Malgré la dimension tragique de certaines histoires, où la mort rôde toujours au coin de la rue (Muller, bien sûr), la tonalité générale du spectacle est plutôt à la bonne humeur et le public rit souvent à des anecdotes croustillantes ou à des situations loufoques et rocambolesques. Et le petit ingrédient qui apporte son originalité à cette représentation collective : la sincérité et la conviction de ses interprètes qui ne se prennent jamais trop au sérieux mais dont le plaisir d’être ensemble sur scène est évident et communicatif.

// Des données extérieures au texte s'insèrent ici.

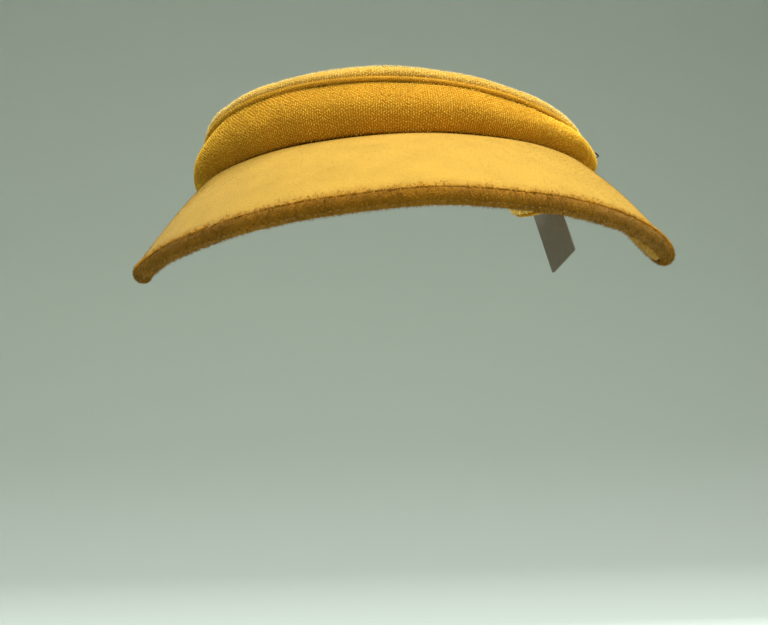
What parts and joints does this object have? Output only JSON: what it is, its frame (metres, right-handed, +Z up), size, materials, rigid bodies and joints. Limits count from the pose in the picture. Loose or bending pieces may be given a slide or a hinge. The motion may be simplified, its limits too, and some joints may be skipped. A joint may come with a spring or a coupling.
{
  "type": "sun visor",
  "caption": "Clip-on padded sun visor: a golden terry band with sprung arms, open at the back, and an arched padded brim.",
  "frame": {"origin": "middle of the head opening, level with the seam where the brim joins the band at the forehead", "axes": "+Z up along the wearer's head, -Y forward over the brim, +X to the wearer's left"},
  "size_m": [0.2286, 0.2318, 0.0777],
  "materials": {
    "terry": "looped terry towelling, golden yellow",
    "lining_terry": "looped terry towelling, golden yellow",
    "brushed_pile": "brushed short pile, golden yellow",
    "foam": "open-cell foam, cream",
    "spring_steel": "blued spring strip",
    "board": "stamped polyethylene sheet",
    "black_nylon": "moulded nylon",
    "grey_card": "uncoated card, blank"
  },
  "bodies": {
    "root": {"band_cover_front": "terry", "band_foam_front": "foam", "band_lining_front": "lining_terry", "band_piping_front": "terry", "band_roll_front": "lining_terry", "band_spring_front": "spring_steel", "brim_board": "board", "brim_foam_top": "foam", "brim_foam_under": "foam", "brim_top_cover": "brushed_pile", "brim_under_cover": "brushed_pile"},
    "arm_left": {"band_cover_arm_left": "terry", "band_foam_arm_left": "foam", "band_lining_arm_left": "lining_terry", "band_piping_arm_left": "terry", "band_roll_arm_left": "lining_terry", "band_spring_arm_left": "spring_steel", "tag_pin": "black_nylon"},
    "arm_right": {"band_cover_arm_right": "terry", "band_foam_arm_right": "foam", "band_lining_arm_right": "lining_terry", "band_piping_arm_right": "terry", "band_roll_arm_right": "lining_terry", "band_spring_arm_right": "spring_steel"},
    "tag": {"tag_card": "grey_card"}
  },
  "joints": [
    {"name": "arm_left_flex", "type": "hinge", "parent": "root", "child": "arm_left", "pos_m": [0.08304, -0.00975, 0], "axis": [0, 0, -1], "range_deg": [-3, 12], "stiffness_Nm_per_rad": 0.8},
    {"name": "arm_right_flex", "type": "hinge", "parent": "root", "child": "arm_right", "pos_m": [-0.08304, -0.00975, 0], "axis": [0, 0, 1], "range_deg": [-3, 12], "stiffness_Nm_per_rad": 0.8},
    {"name": "tag_swing", "type": "hinge", "parent": "arm_left", "child": "tag", "pos_m": [0.08013, 0.04878, -0.001], "axis": [0.8946, 0.4468, 0], "range_deg": [-75, 75]}
  ]
}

Journaliste au Monde.fr depuis 1998, j’ai toujours éprouvé une admiration sans bornes pour ces artistes de la parole que sont les conteurs et conteuses. Après avoir travaillé pendant plusieurs années comme bénévole dans l’organisation de festivals de contes et de théâtre de rue, je me suis lancée en octobre 2013 dans l’aventure d’un blog consacré aux arts du récit, L’Arbre aux contes, qui a fermé définitivement en octobre 2021. Je participe désormais au blog collectif de « La Grande Oreille ».

2 Commentaires

  1. Merci de ce bel article et de votre intérêt toujours aussi vif pour le conte.
    Une petite précision : au stage, il y avait un mélange de conteurs amateurs et professionnels. Les 4 conteurs belges dont deux femmes et deux hommes, et une conteuse française.
    Au Soleil de la Butte, 3 des professionnels étaient absents, mais restaient un belge, Emilio Navarro et une française, Hélène Loup. Il est, pour moi, très intéressant de voir que cette différence administrative ne pose pas problème. Ils ne font pas de différence, ne s’occupent que de bien conter, de leur plaisir partagé entre eux et avec le public, de continuer à progresser.